I am slowly getting used to it just being my kids and me at home. I'm a literary agent so I can work anywhere anytime. I have no set schedule. I've decided to go through my bucket list. So far I'm:

Running and training for a Spartan race. 
Taking ballroom dancing classes (my partner is 80 and smells like sports cream).
Learning guitar (husband is actually really excited about this one and wants to help me instead of me getting lessons). 
Dieting (I've lost three dress sizes. I look good.)
Got my hair did and my pedicure done and went on a shopping spree because of the three dress sizes gone thing. 
Learning to cook interesting meals. 
Going to smoking cessation classes. 

I don't know what I'm going to do next. And while I do still hope for an R down the road I know I'll be fine even if it doesn't happen.


----------



## Chuck71 (Nov 5, 2012)

Everything is okay in the end.

If it's not okay, then it's not the end.


----------



## firefairy (May 21, 2012)

Thank you for this post. It was some much needed encouragement to read it!! I wrote myself a little list too! Can't wait to start feeling better!


----------



## Pamvhv (Apr 27, 2014)

I always said if my body was found on a jogging trail I was dragged there because I don't run. But honestly the couch to 5k program is lovely and the running really helps me focus and stop obsessing over all the things I can't change.


----------



## Bluebirdie (Apr 26, 2014)

Congratulations! It feels good to start doing things for yourself instead of keep thinking on ifs and whys and doing things around the M when you are separated. H was very supportive when I began my business last year, but somehow I felt he was trying to tell me what to do, I ended up not liking it. 
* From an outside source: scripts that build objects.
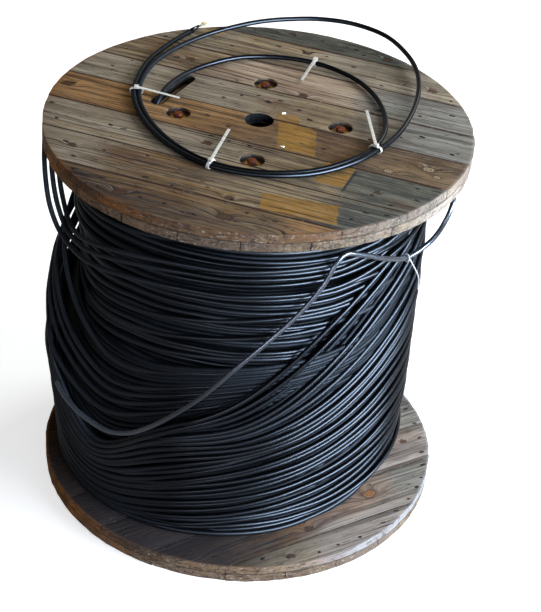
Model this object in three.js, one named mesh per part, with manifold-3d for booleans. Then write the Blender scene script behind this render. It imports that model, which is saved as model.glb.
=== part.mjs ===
// Wooden cable drum: two double-layer board flanges on a stave barrel, held by four tie rods,
// wound with black cable. The inner end of the cable comes up through a slot in the top flange
// and lies there as a tied coil. The outer end is tied back under the top flange.
// Millimetres, +Z up. The origin is the middle of the bottom face, on the floor.
import * as THREE from 'three';
import { mergeVertices } from 'three/addons/utils/BufferGeometryUtils.js';
import Module from 'manifold-3d';

const wasm = await Module();
wasm.setup();

// ---- Driving dimensions ----
const FLANGE_RADIUS = 500;
const DRUM_HEIGHT = 977;
const BOARD_THICKNESS = 23;
const BOARD_SEAM = 2.4;            // open gap between neighbouring boards
const SEAT_GAP = 0.3;              // clearance between pieces that rest on each other

// Each layer's boards: their direction in plan, how many they are and how wide the first and the
// last one are at the rim. The boards between those two share the rest evenly.
const TOP_OUTER = { angle: -18.5, count: 8, firstWidth: 127, lastWidth: 87 };
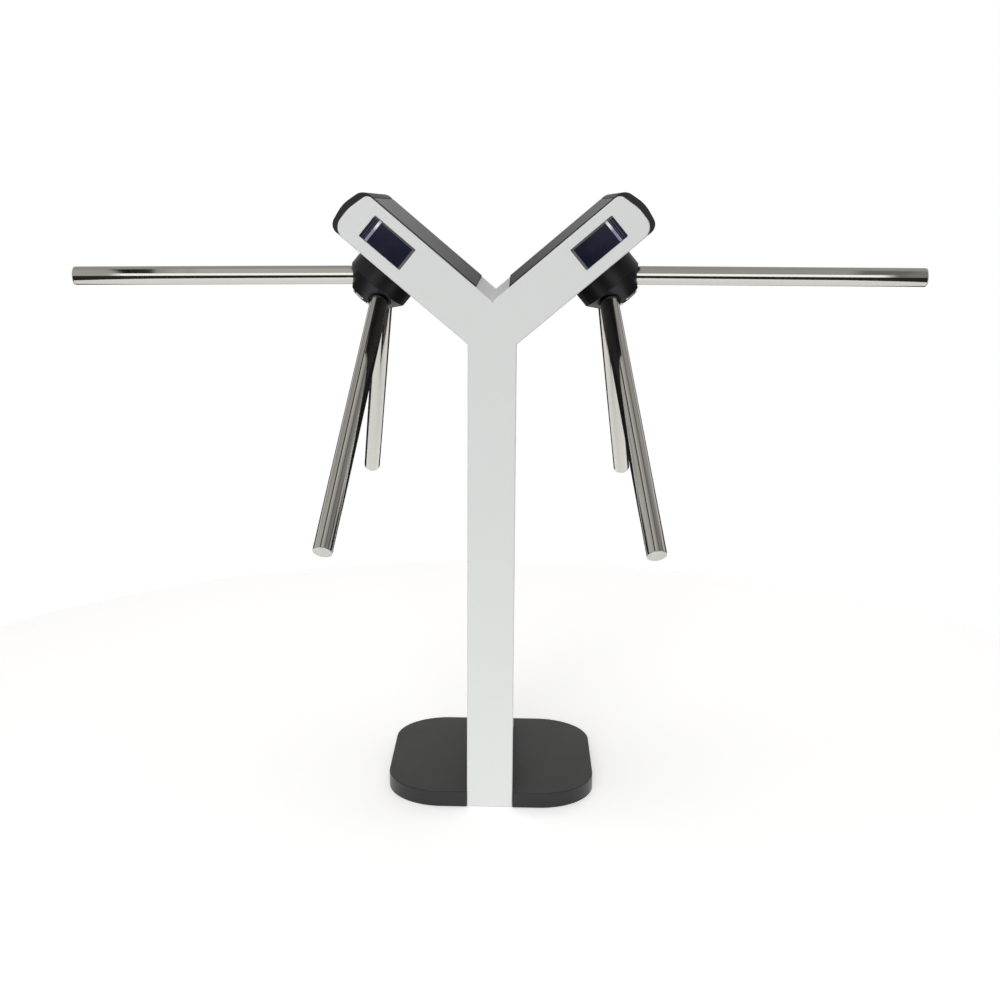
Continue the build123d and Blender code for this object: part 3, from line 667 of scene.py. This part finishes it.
def add_block(bm, lows, highs, matrix, bevel=0.0):
    """Add a box with softened edges, given by its corners in the matrix's frame."""
    centre = [(low + high) / 2 for low, high in zip(lows, highs)]
    size = [high - low for low, high in zip(lows, highs)]
    place = matrix @ Matrix.Translation(centre) @ Matrix.Diagonal((*size, 1))
    made = bmesh.ops.create_cube(bm, size=1.0, matrix=place, calc_uvs=True)
    if bevel:
        edges = list({edge for vert in made["verts"] for edge in vert.link_edges})
        bmesh.ops.bevel(bm, geom=edges, offset=bevel, segments=2, affect="EDGES", profile=0.7)


def add_piece(name, source, material, body, stands_for=(), smooth=28):
    """Turn a bmesh into a finished piece that rides on a body; several finishes go by face index."""
    bmesh.ops.recalc_face_normals(source, faces=source.faces)
    mesh = bpy.data.meshes.new(name)
    source.to_mesh(mesh)
    source.free()
    for one in material if isinstance(material, tuple) else (material,):
        mesh.materials.append(one)
    mesh.shade_smooth()
    mesh.set_sharp_from_angle(angle=math.radians(smooth))
    piece = bpy.data.objects.new(name, mesh)
    bpy.context.scene.collection.objects.link(piece)
    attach(piece, body)
    if stands_for:
        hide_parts(*stands_for)
    return piece


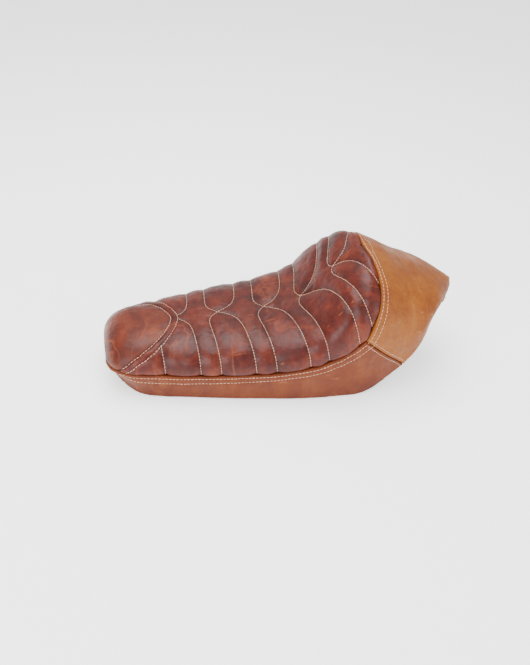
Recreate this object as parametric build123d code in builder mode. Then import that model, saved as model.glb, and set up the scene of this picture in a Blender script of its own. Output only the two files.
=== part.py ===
from build123d import *
from math import cos, pi, sin
import os

# A single motorcycle seat with a kicked-up hump: a quilted leather cover on foam over a
# moulded base pan, with a steel rear bracket and a front tongue.
# Millimetres. +Z is up, the nose points to -X, and z = 0 is the flat lower edge of the skirt.

# Overall sizes
seat_length = 645.0
seat_width = 274.0
hump_height = 236.0
nose_height = 97.0
saddle_height = 116.0
tail_tip_height = 148.0

# Outline: how much narrower each station is than the widest place, on each side
nose_narrowing = 43.0
thigh_narrowing = 33.0
waist_narrowing = 12.0
hump_narrowing = 16.0
tail_narrowing = 22.0
skirt_tuck = 5.0
nose_round = 78.0
tail_round = 91.0
nose_undercut = 45.0
undercut_reach = 58.0

# Seam between the top panel and the side band
seam_height_nose = 50.0
seam_height_waist = 73.0
seam_height_hump = 108.0
seam_height_tail = 150.0

# Seam across the nose
nose_panel_length = 121.0
nose_corner = 20.0

# Materials
leather = 1.6
wadding = 5.0
pan_wall = 3.0
fit = 0.4  # clearance between pieces that lie against each other
hem = 18.0  # leather turned under the edge of the pan

# Base pan
pan_depth = 28.0
pan_nose_gap = 14.0  # foam in front of the pan
pan_tail_gap = 70.0  # foam behind the pan
deck_height = 96.0  # raised flat of the floor that carries the rear bracket
deck_length = 34.0
cross_ribs = 4
rib_height = 9.0
rib_thickness = 3.0
rib_spacing = 80.0  # between the two lengthwise ribs
rib_end_gap = 31.0  # from the last cross rib to the foot of the kicked-up floor

# Rear bracket, bent from flat bar
bar_width = 25.0
bar_thickness = 4.0
bracket_bend = 9.0
bracket_pan_gap = 5.0  # between each leg and the pan's side wall
leg_foot_height = 5.0  # lower ends of the legs above the skirt's edge
leg_hole_height = 9.0
web_hole_inset = 18.0
fixing_hole = 6.6
leg_chamfer = 3.0
leg_clearance = 4.0

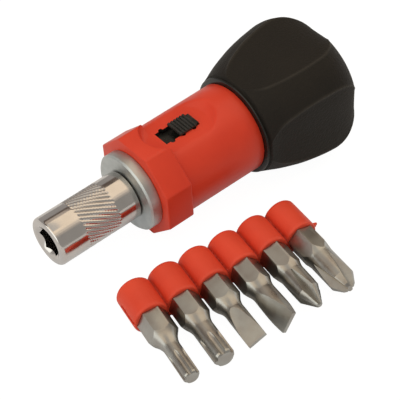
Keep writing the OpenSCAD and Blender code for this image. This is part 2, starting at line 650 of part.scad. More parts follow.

Doing things for you and discovering your inner love towards you is amazing, have been feeling this way for a couple of days after deciding to take a long trip for 2.5 months. Filling visa application, doing the process and knowing I will be there for me-time makes me feel great. 

Keep on doing that!


----------



## EasyPartner (Apr 7, 2014)

Pam, just read your first thread... my heart goes out to you.

What is surprising to me, is that some over here come really fast with all kinds of action plans... hell I was a mess for several months after my ex bailed out... how do you do that :scratchhead:

Impressive list btw... and good luck with quitting smoking under the circumstances.


----------



## Pamvhv (Apr 27, 2014)

I had to do something or go crazy.


----------